On 03/12/15 05:26, Bin.Cheng wrote:
> On Tue, Dec 1, 2015 at 6:25 PM, Richard Earnshaw
> <Richard.Earnshaw@foss.arm.com> wrote:
>> On 01/12/15 03:19, Bin.Cheng wrote:
>>> On Tue, Nov 24, 2015 at 6:18 PM, Richard Earnshaw
>>> <Richard.Earnshaw@foss.arm.com> wrote:
>>>> On 24/11/15 09:56, Richard Earnshaw wrote:
>>>>> On 24/11/15 02:51, Bin.Cheng wrote:
>>>>>>>> The aarch64's problem is we don't define addptr3 pattern, and we don't
>>>>>>>>>> have direct insn pattern describing the "x + y << z".  According to
>>>>>>>>>> gcc internal:
>>>>>>>>>>
>>>>>>>>>> ‘addptrm3’
>>>>>>>>>> Like addm3 but is guaranteed to only be used for address calculations.
>>>>>>>>>> The expanded code is not allowed to clobber the condition code. It
>>>>>>>>>> only needs to be defined if addm3 sets the condition code.
>>>>>>>>
>>>>>>>> addm3 on aarch64 does not set the condition codes, so by this rule we
>>>>>>>> shouldn't need to define this pattern.
>>>>>> Hi Richard,
>>>>>> I think that rule has a prerequisite that backend needs to support
>>>>>> register shifted addition in addm3 pattern.
>>>>>
>>>>> addm3 is a named pattern and its format is well defined.  It does not
>>>>> take a shifted operand and never has.
>>>>>
>>>>>> Apparently for AArch64,
>>>>>> addm3 only supports "reg+reg" or "reg+imm".  Also we don't really
>>>>>> "does not set the condition codes" actually, because both
>>>>>> "adds_shift_imm_*" and "adds_mul_imm_*" do set the condition flags.
>>>>>
>>>>> You appear to be confusing named patterns (used by expand) with
>>>>> recognizers.  Anyway, we have
>>>>>
>>>>> (define_insn "*add_<shift>_<mode>"
>>>>>   [(set (match_operand:GPI 0 "register_operand" "=r")

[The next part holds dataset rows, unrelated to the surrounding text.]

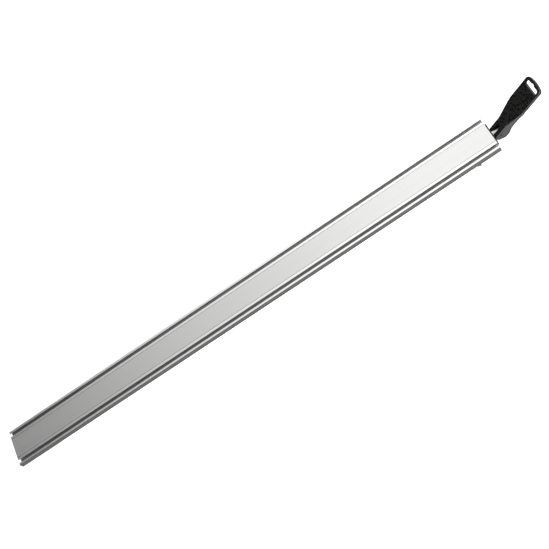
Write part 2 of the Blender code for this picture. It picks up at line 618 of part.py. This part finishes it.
def build_release_lever(hinge):
    """A squeeze lever hung from its pin, with a lug behind the lock plates and a long tab under them."""
    x, z = RELEASE_PIVOT.x, RELEASE_PIVOT.z
    start = FAR_JAW_START
    hub = arc((x, z), 3.4 * MM, math.radians(-30), math.radians(200), 12)
    tab_top, tab_bottom = -26.7 * MM, -28.7 * MM
    corners = [(*point, 0) for point in hub] + [
        (start + 36.5 * MM, -20.8 * MM, 0.8 * MM), (start + 33.7 * MM, -22 * MM, 0.8 * MM),
        (start + 33.7 * MM, tab_top, 0.4 * MM), (start - 3 * MM, tab_top, 3 * MM),
        (start - 8 * MM, tab_top + 1.4 * MM, 0.9 * MM), (start - 8 * MM, tab_top - 0.6 * MM, 0.9 * MM),
        (start - 3 * MM, tab_bottom, 3 * MM), (start + 46 * MM, tab_bottom, 1.5 * MM),
    ]
    pin = circle((x, z), 1.8 * MM)
    add("release_lever", prism("Y", -7 * MM, 7 * MM, fillet(corners, 3), [pin]), BLACK_STEEL, hinge)


def main():
    for thing in list(bpy.data.objects):
        bpy.data.objects.remove(thing)
    bar_slide = empty("draw_bar_slide", PIVOT)
    lever_hinge = empty("cam_lever_hinge", PIVOT, bar_slide)
    jaw_slide = empty("far_jaw_slide", (FAR_JAW_START, 0, 0), bar_slide)
    lock_hinge = empty("lock_plates_hinge", LOCK_PIVOT, jaw_slide)
    release_hinge = empty("release_lever_hinge", RELEASE_PIVOT, jaw_slide)

    build_rail()
    build_end_plate()
    build_near_jaw()
    build_bar_guide()
    build_return_springs()
    build_draw_bar(bar_slide)
    build_cam_lever(lever_hinge)
    build_far_jaw(jaw_slide)
    build_lock_plates(lock_hinge)
    build_release_lever(release_hinge)


main()
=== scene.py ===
"""The looks of a straight edge clamp guide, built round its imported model.

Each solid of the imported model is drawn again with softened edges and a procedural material.
The lever, the jaw pads and the springs get geometry of their own. Sizes are in metres, and
places come from the model's boxes and joints.
"""

import json
import math

import bmesh
import bpy
from mathutils import Matrix, Vector, noise


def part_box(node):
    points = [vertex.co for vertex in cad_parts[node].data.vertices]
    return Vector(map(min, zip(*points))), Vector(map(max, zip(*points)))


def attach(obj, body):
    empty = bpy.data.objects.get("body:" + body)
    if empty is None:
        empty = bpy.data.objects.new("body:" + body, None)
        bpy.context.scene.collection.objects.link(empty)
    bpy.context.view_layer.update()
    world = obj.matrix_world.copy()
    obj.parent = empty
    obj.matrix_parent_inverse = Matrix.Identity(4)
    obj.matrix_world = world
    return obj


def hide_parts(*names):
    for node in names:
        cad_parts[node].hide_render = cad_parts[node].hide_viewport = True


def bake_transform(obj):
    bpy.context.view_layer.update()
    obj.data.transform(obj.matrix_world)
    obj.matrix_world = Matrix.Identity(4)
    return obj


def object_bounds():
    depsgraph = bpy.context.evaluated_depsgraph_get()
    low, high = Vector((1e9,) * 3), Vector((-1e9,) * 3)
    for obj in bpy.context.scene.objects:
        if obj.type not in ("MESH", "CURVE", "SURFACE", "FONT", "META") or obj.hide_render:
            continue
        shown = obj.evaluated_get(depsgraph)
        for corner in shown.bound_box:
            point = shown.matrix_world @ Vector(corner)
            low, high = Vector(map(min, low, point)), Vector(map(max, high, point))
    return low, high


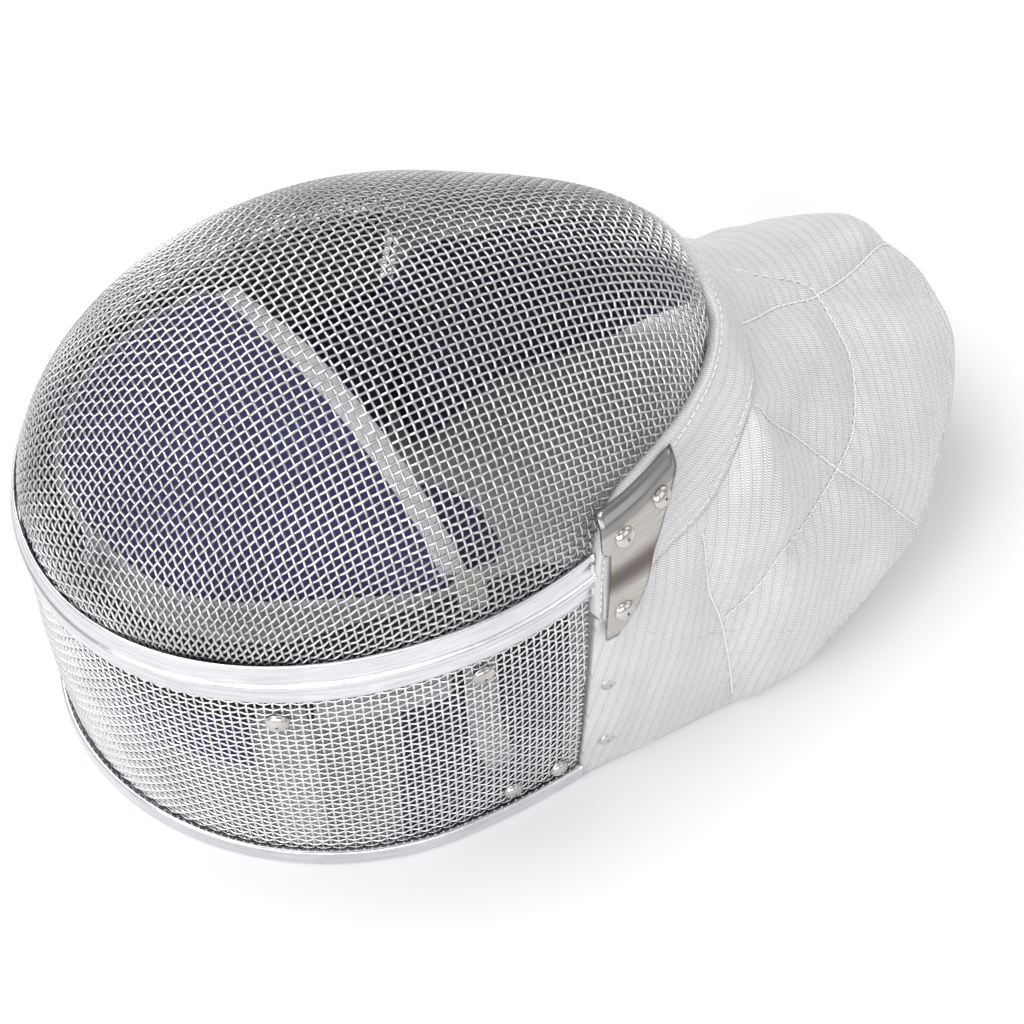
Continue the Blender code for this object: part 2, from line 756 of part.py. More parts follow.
def rivet(name, base, n, radius, height):
    """A domed rivet head standing on base along n."""
    n = np.asarray(n, float) / np.linalg.norm(n)
    a = np.cross(n, (0, 0, 1.0))
    a /= np.linalg.norm(a)
    b = np.cross(n, a)
    count = 8
    rings = []
    for share, lift in ((1.0, 0.0), (1.0, 0.35), (0.62, 1.0)):
        turn = np.arange(count) * 2 * math.pi / count
        rings.append([base + n * (lift * height) + radius * share * (math.cos(w) * a + math.sin(w) * b) for w in turn])
    return rail(name, rings, NICKEL)


for tag, side in (("near", -1), ("far", 1)):
    for k, (x, z) in enumerate(((27.0, 133.6), (10.0, 131.4), (8.0, 98.5))):
        p, n = on_arch(x, z, PLATE_LIFT + PLATE_THICK + 0.35, side)
        rivet(f"plate_rivet_{tag}_{k + 1}", p, n, 4.2, 1.8)
    for k, (x, z) in enumerate(((2.5, 58.0), (2.0, 21.0))):
        p, n = on_arch(x, z, 1.2, side)
        rivet(f"cloth_rivet_{tag}_{k + 1}", p, n, 3.2, 0.9)
    for k, (u, z) in enumerate(((0.264, 95.0), (0.102, 98.0), (0.068, 15.0), (0.022, 13.0))):
        uu = u if side < 0 else 1 - u
        v = z / RIM_Z
        p = wall(uu, v, GAP + 0.1)
        q = wall(uu, v, GAP + 1.1)
        rivet(f"mesh_rivet_{tag}_{k + 1}", p, q - p, 4.2 if k < 2 else 3.6, 1.8)
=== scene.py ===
"""Dresses the sabre fencing mask: woven wire, chrome, quilted silvery cloth, padding and tapes.

Lengths are in millimetres in the part's own frame before SHIFT and MM turn them into metres: +Z up,
-X the crown end and +X the chin."""

import math

import bpy
import numpy as np
from mathutils import Matrix, Vector, noise


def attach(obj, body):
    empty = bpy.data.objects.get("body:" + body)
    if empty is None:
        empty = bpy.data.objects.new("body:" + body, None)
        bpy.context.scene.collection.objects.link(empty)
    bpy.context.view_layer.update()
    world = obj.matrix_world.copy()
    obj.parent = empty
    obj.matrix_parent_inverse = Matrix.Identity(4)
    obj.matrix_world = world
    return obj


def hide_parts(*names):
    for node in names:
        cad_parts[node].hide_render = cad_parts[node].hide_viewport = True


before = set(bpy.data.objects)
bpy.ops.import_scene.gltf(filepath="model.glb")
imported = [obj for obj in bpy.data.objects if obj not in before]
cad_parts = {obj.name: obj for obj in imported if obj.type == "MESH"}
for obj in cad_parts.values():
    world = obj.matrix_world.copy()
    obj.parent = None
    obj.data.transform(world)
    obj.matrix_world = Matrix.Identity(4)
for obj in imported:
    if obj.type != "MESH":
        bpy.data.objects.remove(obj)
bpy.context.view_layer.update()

MM = 0.001
SHIFT = np.array([-5.71, 0.0, 0.0])

# Camera
camera = bpy.data.cameras.new("camera")
camera.sensor_width = 36.0
camera.lens = 99.983
camera.shift_x = 0.017235
camera.shift_y = -0.030248
camera.clip_start = 0.01
camera.clip_end = 20
eye = bpy.data.objects.new("camera", camera)
bpy.context.scene.collection.objects.link(eye)
right = Vector((0.9140, -0.4057, -0.0028)).normalized()
back = Vector((-0.2253, -0.5134, 0.8281))
back = (back - right * back.dot(right)).normalized()
up = back.cross(right)
turn = Matrix((right, up, back)).transposed().to_4x4()
turn.translation = Vector((-0.23656 + SHIFT[0] * MM, -0.53905, 0.92961))
eye.matrix_world = turn
bpy.context.scene.camera = eye

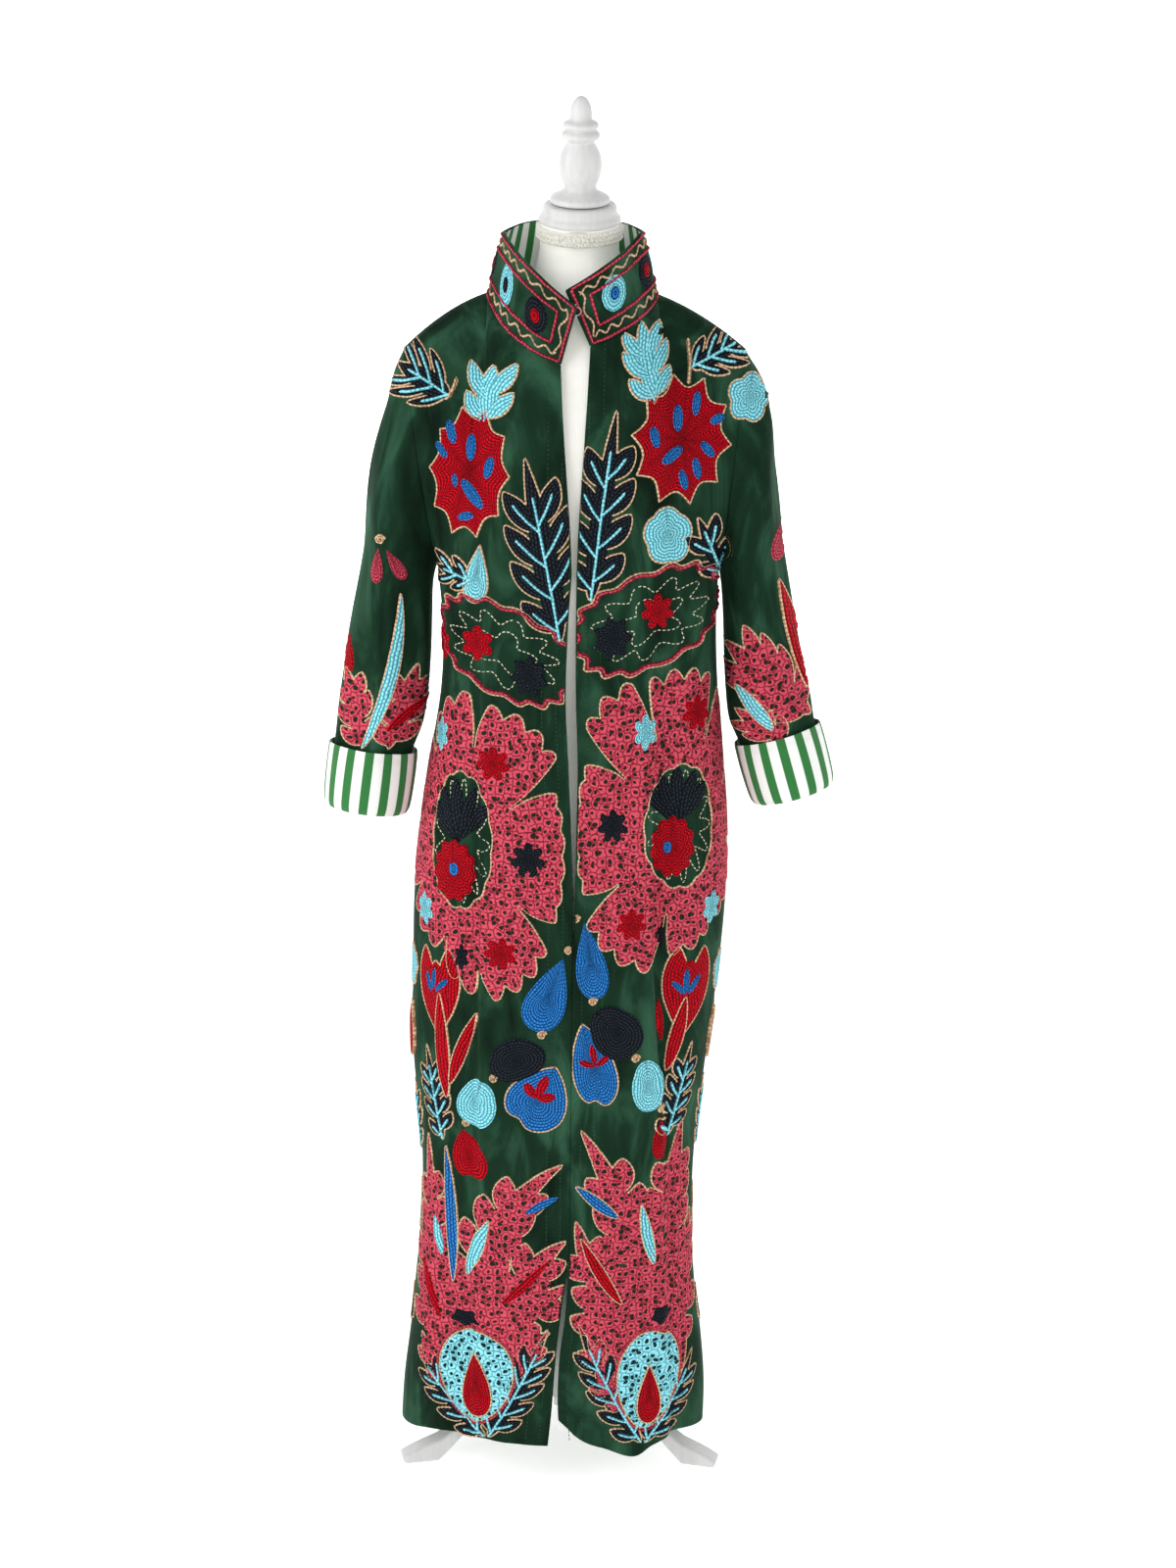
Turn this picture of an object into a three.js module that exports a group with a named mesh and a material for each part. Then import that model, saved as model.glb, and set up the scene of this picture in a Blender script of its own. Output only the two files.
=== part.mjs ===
// Velvet duster coat on a dress form. Millimetres, +Z up, the coat opens towards -Y.
// "right" and "left" are the wearer's: the wearer's right side is at -X.
import * as THREE from 'three';

// ---------------------------------------------------------------- driving sizes
const WALL = 2.4;              // velvet with its cotton lining
const SEAM_GAP = 0.3;          // air between two pieces that are sewn together
const UNDERARM_Z = 1120;       // height of the underarm
const SECTION_POWER = 0.8;     // 1 gives an ellipse, less gives a squarer body section
const COLLAR_WALL = 2.0;
const LINING_WALL = 1.0;
const CUFF_HEIGHT = 76;
const CUFF_HALF_WIDTH = 46;    // sleeve under the cuff, across the wrist
const CUFF_HALF_DEPTH = 44;    // sleeve under the cuff, front to back
const ARMHOLE_DEPTH = 62;      // half of the armhole, front to back
const MITRE = 0.8;             // how far the armhole rim leans out of its own plane
const NECK_AT = 0.42;          // share of a front's width where the neck point lies
const BACK_NECK_AT = 0.36;     // the same for the back, from its middle
const FORM_GAP = 3;            // air between the cloth and the form at the shoulder
const HEAD_LEAN = 0.27;        // forward lean of the form's cap and finial, radians

// ---------------------------------------------------------------- tables
// Body sections: half widths at the wearer's right and left side, depth to front and back,
// and where the two front edges are.
const BODY = [
  { z: 30, right: 203, left: 176, front: 106, back: 112, rightEdge: -20, leftEdge: 2 },
  { z: 100, right: 199, left: 176, front: 106, back: 111, rightEdge: -14, leftEdge: -5 },
  { z: 165, right: 191, left: 170, front: 107, back: 110, rightEdge: -10, leftEdge: -4 },
  { z: 230, right: 184, left: 161, front: 108, back: 109, rightEdge: -4, leftEdge: 3 },
  { z: 300, right: 177, left: 156, front: 110, back: 108, rightEdge: 4.0, leftEdge: 5.4 },
  { z: 400, right: 177, left: 156, front: 113, back: 106, rightEdge: 4.6, leftEdge: 6.0 },
  { z: 530, right: 188, left: 168, front: 118, back: 106, rightEdge: 4.2, leftEdge: 5.6 },
  { z: 640, right: 188, left: 180, front: 122, back: 107, rightEdge: 3.4, leftEdge: 5.2 },
  { z: 735, right: 186, left: 186, front: 125, back: 108, rightEdge: 3.6, leftEdge: 6.6 },
  { z: 825, right: 177, left: 184, front: 126, back: 108, rightEdge: 0, leftEdge: 7.5 },
  { z: 900, right: 166, left: 177, front: 125, back: 106, rightEdge: -4, leftEdge: 8 },
  { z: 975, right: 155, left: 170, front: 124, back: 103, rightEdge: -8, leftEdge: 5 },
  { z: 1050, right: 153, left: 166, front: 125, back: 102, rightEdge: -7, leftEdge: 3.5 },
  { z: 1120, right: 160, left: 167, front: 126, back: 104, rightEdge: -3.5, leftEdge: 3.4 },
];

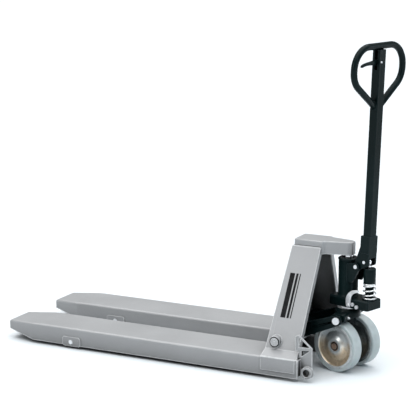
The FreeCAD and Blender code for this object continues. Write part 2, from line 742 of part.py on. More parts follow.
def build_cylinder():
    top, cylinder_top, gland_top = dim("base_top"), dim("cylinder_top"), dim("gland_top")
    cylinder = rod("cylinder_radius", (0, 0, top), cylinder_top - top)
    foot_ring = cone(dim("cylinder_radius") + 4, "cylinder_radius", (0, 0, top), 7)
    bore = rod(dim("ram_radius") + 1.5, (0, 0, top + 6), cylinder_top - top)
    node("lift_cylinder", cut(fuse(cylinder, foot_ring), bore), STEER)

    ram_gap = dim("ram_radius") + "running_gap"
    seal_outer = ram_gap + "seal_width"
    seal_bottom = gland_top - "seal_depth"
    gland = turned([
        (ram_gap, cylinder_top), ("gland_radius", cylinder_top), ("gland_radius", gland_top - 3),
        (dim("gland_radius") - 5, gland_top), (seal_outer, gland_top), (seal_outer, seal_bottom),
        (ram_gap, seal_bottom),
    ])
    node("cylinder_gland", gland, STEER)
    lip_top = gland_top + 1.5
    seal = turned([
        (ram_gap, seal_bottom), (seal_outer, seal_bottom), (seal_outer, gland_top), (ram_gap + 1, lip_top),
        (ram_gap, lip_top),
    ])
    node("dust_seal", seal, STEER)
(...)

>>>>>         (plus:GPI (ASHIFT:GPI (match_operand:GPI 1 "register_operand" "r")
>>>>>                               (match_operand:QI 2
>>>>> "aarch64_shift_imm_<mode>" "n"))
>>>>>                   (match_operand:GPI 3 "register_operand" "r")))]
>>>>>
>>>>> Which is a non-flag setting add with shifted operand.
>>>>>
>>>>>> Either way I think it is another backend issue, so do you approve that
>>>>>> I commit this patch now?
>>>>>
>>>>> Not yet.  I think there's something fundamental amiss here.
>>>>>
>>>>> BTW, it looks to me as though addptr<m>3 should have exactly the same
>>>>> operand rules as add<m>3 (documentation reads "like add<m>3"), so a
>>>>> shifted operand shouldn't be supported there either.  If that isn't the
>>>>> case then that should be clearly called out in the documentation.
>>>>>
>>>>> R.
>>>>>
>>>>
>>>> PS.
>>>>
>>>> I presume you are aware of the canonicalization rules for add?  That is,
>>>> for a shift-and-add operation, the shift operand must appear first.  Ie.
>>>>
>>>> (plus (shift (op, op)), op)
>>>>
>>>> not
>>>>
>>>> (plus (op, (shift (op, op))
>>>
>>> Hi Richard,
>>> Thanks for the comments.  I realized that the not-recognized insn
>>> issue is because the original patch build non-canonical expressions.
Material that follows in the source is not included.